Stated problem — Could you write out the records below exactly as they appear?

* Start The input *

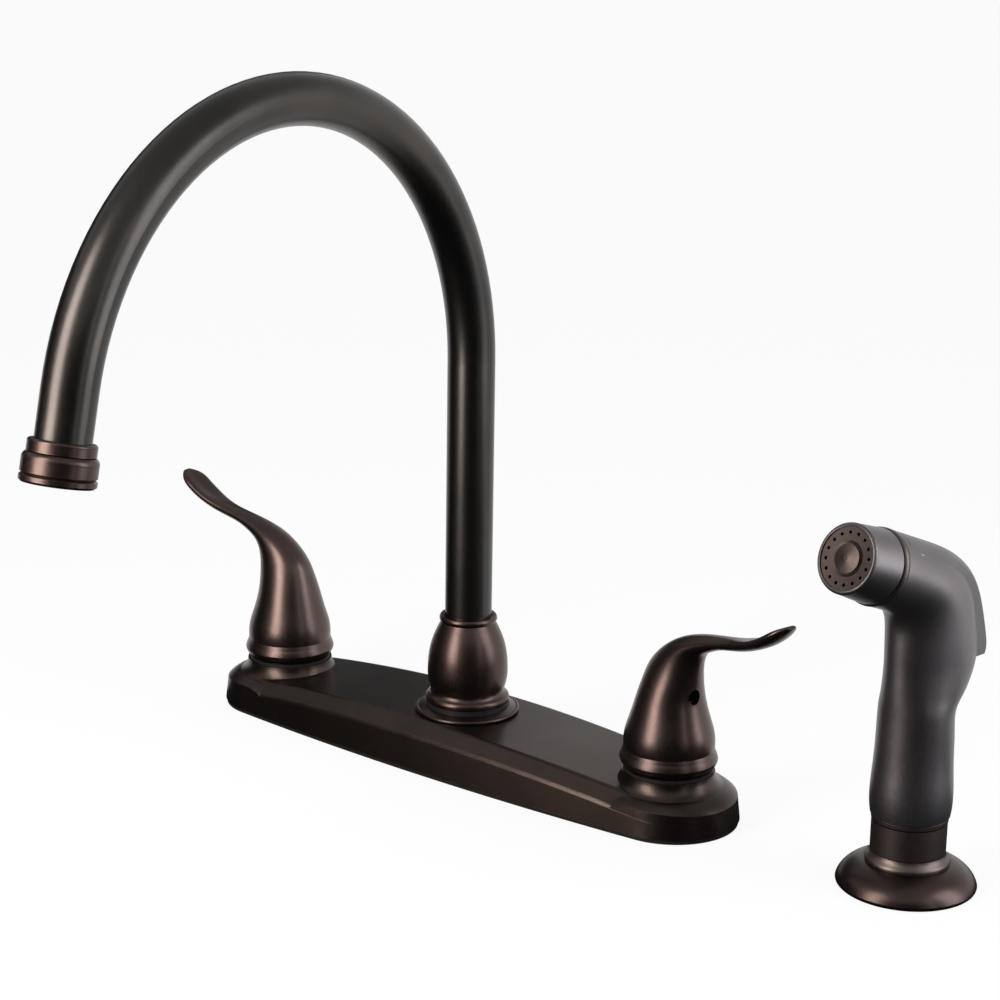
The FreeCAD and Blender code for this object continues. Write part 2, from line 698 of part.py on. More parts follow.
def aerator_housing():
    low = aerator_start()
    high = low + AERATOR_LENGTH
    groove = high - AERATOR_LIP
    shell = turned((AERATOR_BORE, low), (END_COLLAR_R + 0.2, low),
                   (AERATOR_R, low + 2.4, AERATOR_R - 0.3, low + 0.8), (AERATOR_R, groove - 0.5),
                   (AERATOR_R - 0.7, groove), (AERATOR_R + 0.1, groove + 0.7),
                   (AERATOR_R + 0.1, high - 0.8), (AERATOR_R - 0.8, high), (AERATOR_BORE - 1, high),
                   (AERATOR_BORE - 1, high - SCREEN_RECESS), (AERATOR_BORE, high - SCREEN_RECESS))
    return at_outlet(shell)


def aerator_washer():
    low = aerator_start() + AERATOR_THREAD
    return at_outlet(tube(AERATOR_BORE, TUBE_R - TUBE_WALL, low, low + AERATOR_WASHER))


def aerator_insert():
    """Plastic body that mixes the air in."""
    low = aerator_start() + AERATOR_THREAD + AERATOR_WASHER
    high = aerator_start() + AERATOR_LENGTH - SCREEN_RECESS - SCREEN_THICK
    solid = rod(AERATOR_BORE, low, high)
    holes = [rod(0.9, low - 1, high + 1, 6 * math.cos(a), 6 * math.sin(a))
             for a in [i * math.pi / 4 for i in range(8)]]
    return at_outlet(solid.cut(fused(holes)))


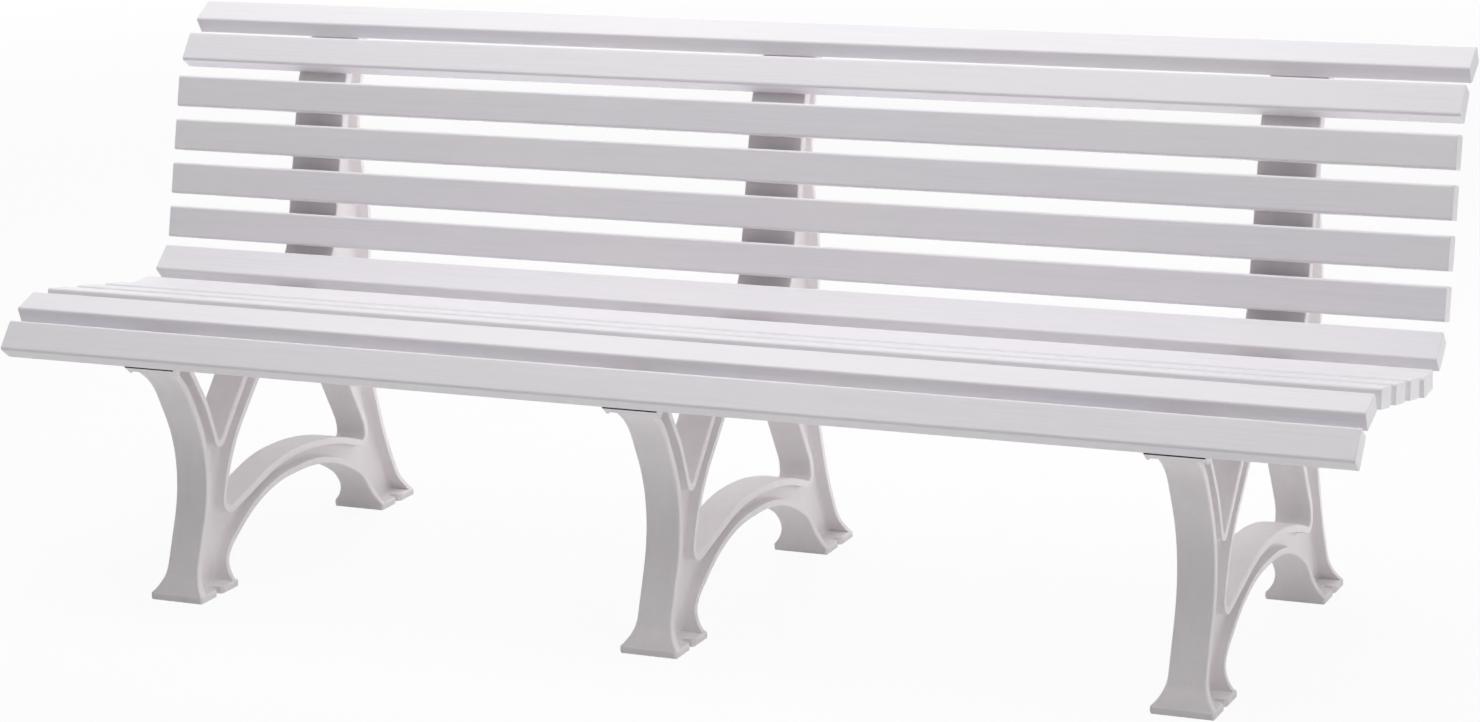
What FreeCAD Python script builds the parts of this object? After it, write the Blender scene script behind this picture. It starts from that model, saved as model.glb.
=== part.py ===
import FreeCAD, Part
import math
import os

# Garden bench: thirteen equal slats screwed to three equal side frames.
# X runs along the bench, -Y is the side that people sit on, Z is up.
# The origin is on the ground, in the middle of the bench's length and depth.
# Side outlines are drawn with y measured from the front edge of the front feet.

# Whole bench
bench_length = 2000.0
end_overhang = 238.0  # from the middle of an outer frame to the slats' ends
frame_spacing = bench_length / 2.0 - end_overhang
wheelbase = 530.0

# Slats: one hollow profile with a cap in each end
slat_width = 48.0
slat_thickness = 28.0
slat_corner = 4.0
slat_wall = 4.0
slat_bore_corner = 2.0
cap_thickness = 3.0
cap_edge = 1.2
plug_length = 14.0
plug_wall = 2.5
plug_clearance = 0.3

# Line through the slats' centres, from the front edge of the seat to the top of the back
line_start_y = -28.0
line_start_z = 384.0
front_angle = 51.0
front_roll_radius = 111.0
seat_fall = 9.2
seat_run = 223.5
knee_radius = 108.0
back_angle = 76.5
back_run = 206.0
top_roll_radius = 167.0

# Steps along that line from slat to slat
seat_slat_count = 6
back_slat_count = 7
front_pitch = 62.0
seat_pitch = 74.5
knee_pitch = 76.5
back_pitch = 67.5

# Side frame: an H section, with a wide rail under the slats
rail_width = 84.0
rail_thickness = 13.0
rail_edge = 2.0
rail_lip_width = 5.0
rail_lip_depth = 4.5
flange_width = 52.0
flange_thickness = 10.0
flange_edge = 2.5
web_thickness = 14.0
web_fillet = 6.0
rail_overlap = 2.0

# Arch between the front and the rear feet
arch_height = 118.0
arch_depth = 38.0

# Feet
pad_length = 103.0
pad_width = 88.0
pad_thickness = 11.0
pad_corner = 5.0
pad_edge = 3.0
pad_step = 2.0  # from the pad's edge to the leg
pad_shelf = 7.0  # the same behind the front leg
flare_height = 38.0
notch_width = 13.0
notch_depth = 20.0
notch_mouth = 5.0

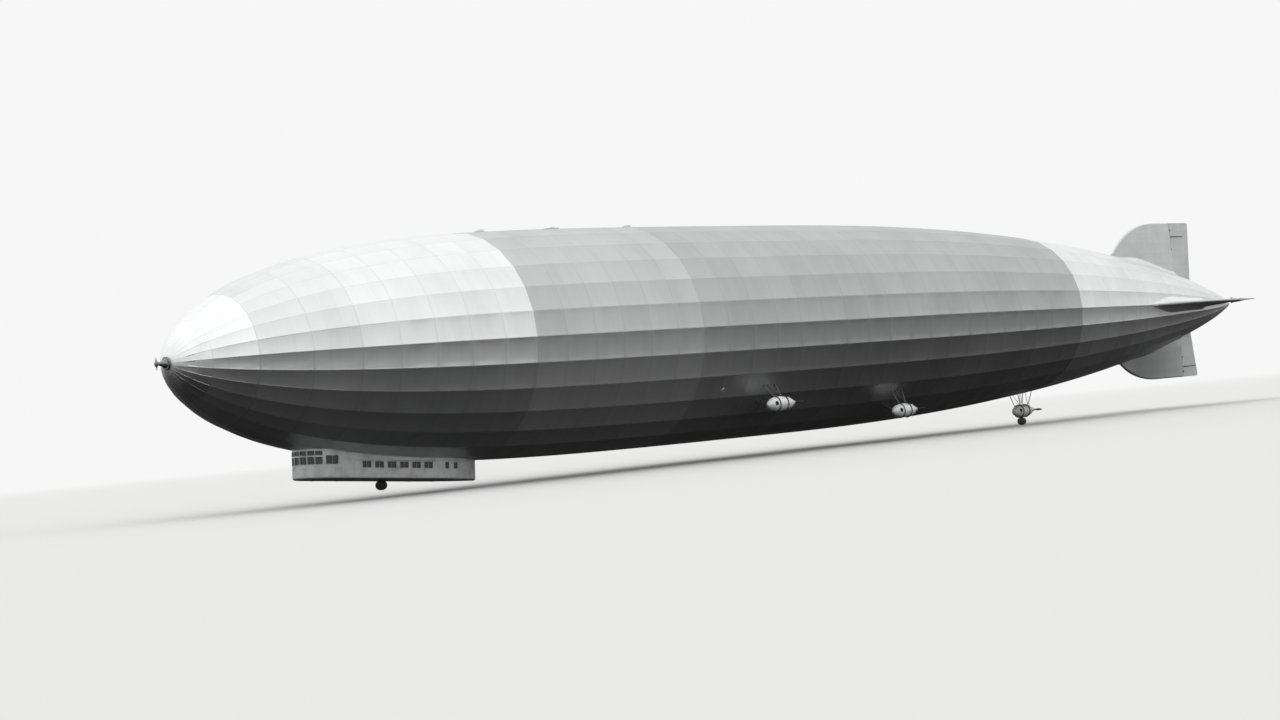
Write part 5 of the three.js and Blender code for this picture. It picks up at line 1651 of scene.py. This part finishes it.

* End The input *

Response to this exercise —
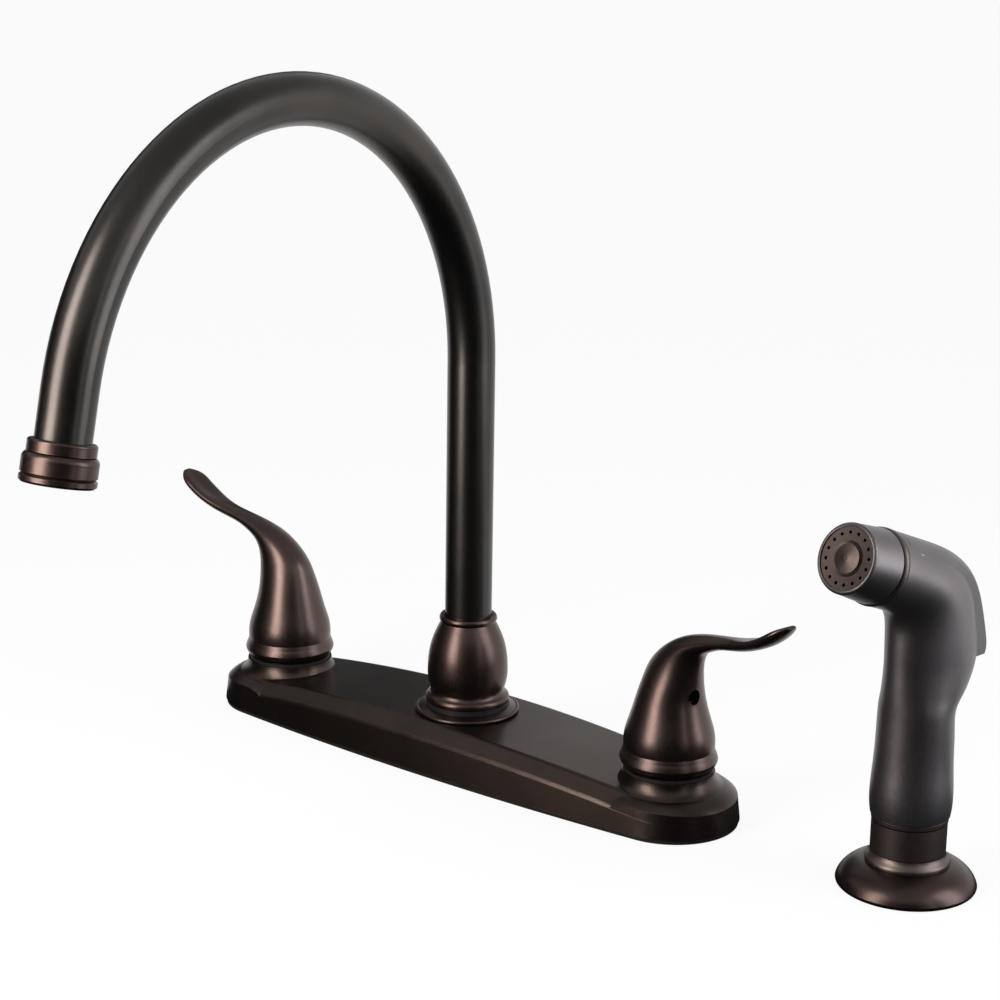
The FreeCAD and Blender code for this object continues. Write part 2, from line 698 of part.py on. More parts follow.
def aerator_housing():
    low = aerator_start()
    high = low + AERATOR_LENGTH
    groove = high - AERATOR_LIP
    shell = turned((AERATOR_BORE, low), (END_COLLAR_R + 0.2, low),
                   (AERATOR_R, low + 2.4, AERATOR_R - 0.3, low + 0.8), (AERATOR_R, groove - 0.5),
                   (AERATOR_R - 0.7, groove), (AERATOR_R + 0.1, groove + 0.7),
                   (AERATOR_R + 0.1, high - 0.8), (AERATOR_R - 0.8, high), (AERATOR_BORE - 1, high),
                   (AERATOR_BORE - 1, high - SCREEN_RECESS), (AERATOR_BORE, high - SCREEN_RECESS))
    return at_outlet(shell)


def aerator_washer():
    low = aerator_start() + AERATOR_THREAD
    return at_outlet(tube(AERATOR_BORE, TUBE_R - TUBE_WALL, low, low + AERATOR_WASHER))


def aerator_insert():
    """Plastic body that mixes the air in."""
    low = aerator_start() + AERATOR_THREAD + AERATOR_WASHER
    high = aerator_start() + AERATOR_LENGTH - SCREEN_RECESS - SCREEN_THICK
    solid = rod(AERATOR_BORE, low, high)
    holes = [rod(0.9, low - 1, high + 1, 6 * math.cos(a), 6 * math.sin(a))
             for a in [i * math.pi / 4 for i in range(8)]]
    return at_outlet(solid.cut(fused(holes)))


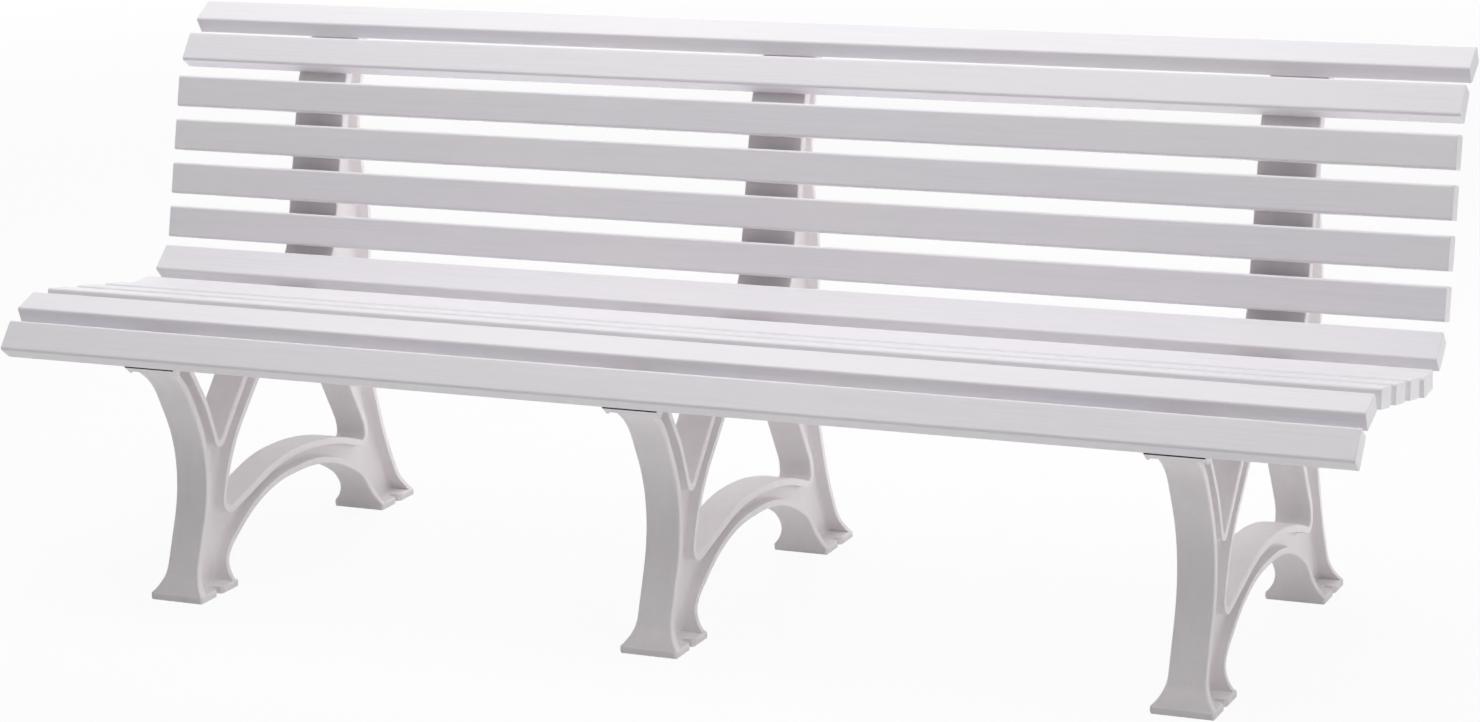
What FreeCAD Python script builds the parts of this object? After it, write the Blender scene script behind this picture. It starts from that model, saved as model.glb.
=== part.py ===
import FreeCAD, Part
import math
import os

# Garden bench: thirteen equal slats screwed to three equal side frames.
# X runs along the bench, -Y is the side that people sit on, Z is up.
# The origin is on the ground, in the middle of the bench's length and depth.
# Side outlines are drawn with y measured from the front edge of the front feet.

# Whole bench
bench_length = 2000.0
end_overhang = 238.0  # from the middle of an outer frame to the slats' ends
frame_spacing = bench_length / 2.0 - end_overhang
wheelbase = 530.0

# Slats: one hollow profile with a cap in each end
slat_width = 48.0
slat_thickness = 28.0
slat_corner = 4.0
slat_wall = 4.0
slat_bore_corner = 2.0
cap_thickness = 3.0
cap_edge = 1.2
plug_length = 14.0
plug_wall = 2.5
plug_clearance = 0.3

# Line through the slats' centres, from the front edge of the seat to the top of the back
line_start_y = -28.0
line_start_z = 384.0
front_angle = 51.0
front_roll_radius = 111.0
seat_fall = 9.2
seat_run = 223.5
knee_radius = 108.0
back_angle = 76.5
back_run = 206.0
top_roll_radius = 167.0

# Steps along that line from slat to slat
seat_slat_count = 6
back_slat_count = 7
front_pitch = 62.0
seat_pitch = 74.5
knee_pitch = 76.5
back_pitch = 67.5

# Side frame: an H section, with a wide rail under the slats
rail_width = 84.0
rail_thickness = 13.0
rail_edge = 2.0
rail_lip_width = 5.0
rail_lip_depth = 4.5
flange_width = 52.0
flange_thickness = 10.0
flange_edge = 2.5
web_thickness = 14.0
web_fillet = 6.0
rail_overlap = 2.0

# Arch between the front and the rear feet
arch_height = 118.0
arch_depth = 38.0

# Feet
pad_length = 103.0
pad_width = 88.0
pad_thickness = 11.0
pad_corner = 5.0
pad_edge = 3.0
pad_step = 2.0  # from the pad's edge to the leg
pad_shelf = 7.0  # the same behind the front leg
flare_height = 38.0
notch_width = 13.0
notch_depth = 20.0
notch_mouth = 5.0

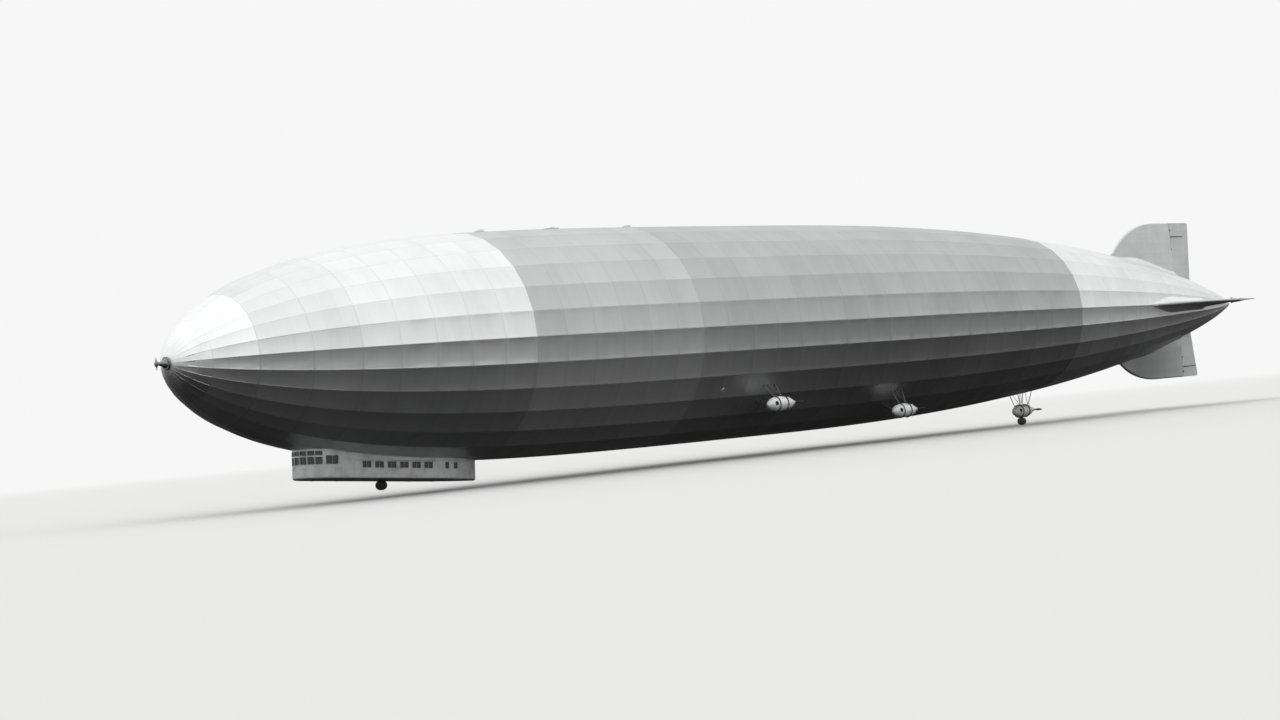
Write part 5 of the three.js and Blender code for this picture. It picks up at line 1651 of scene.py. This part finishes it.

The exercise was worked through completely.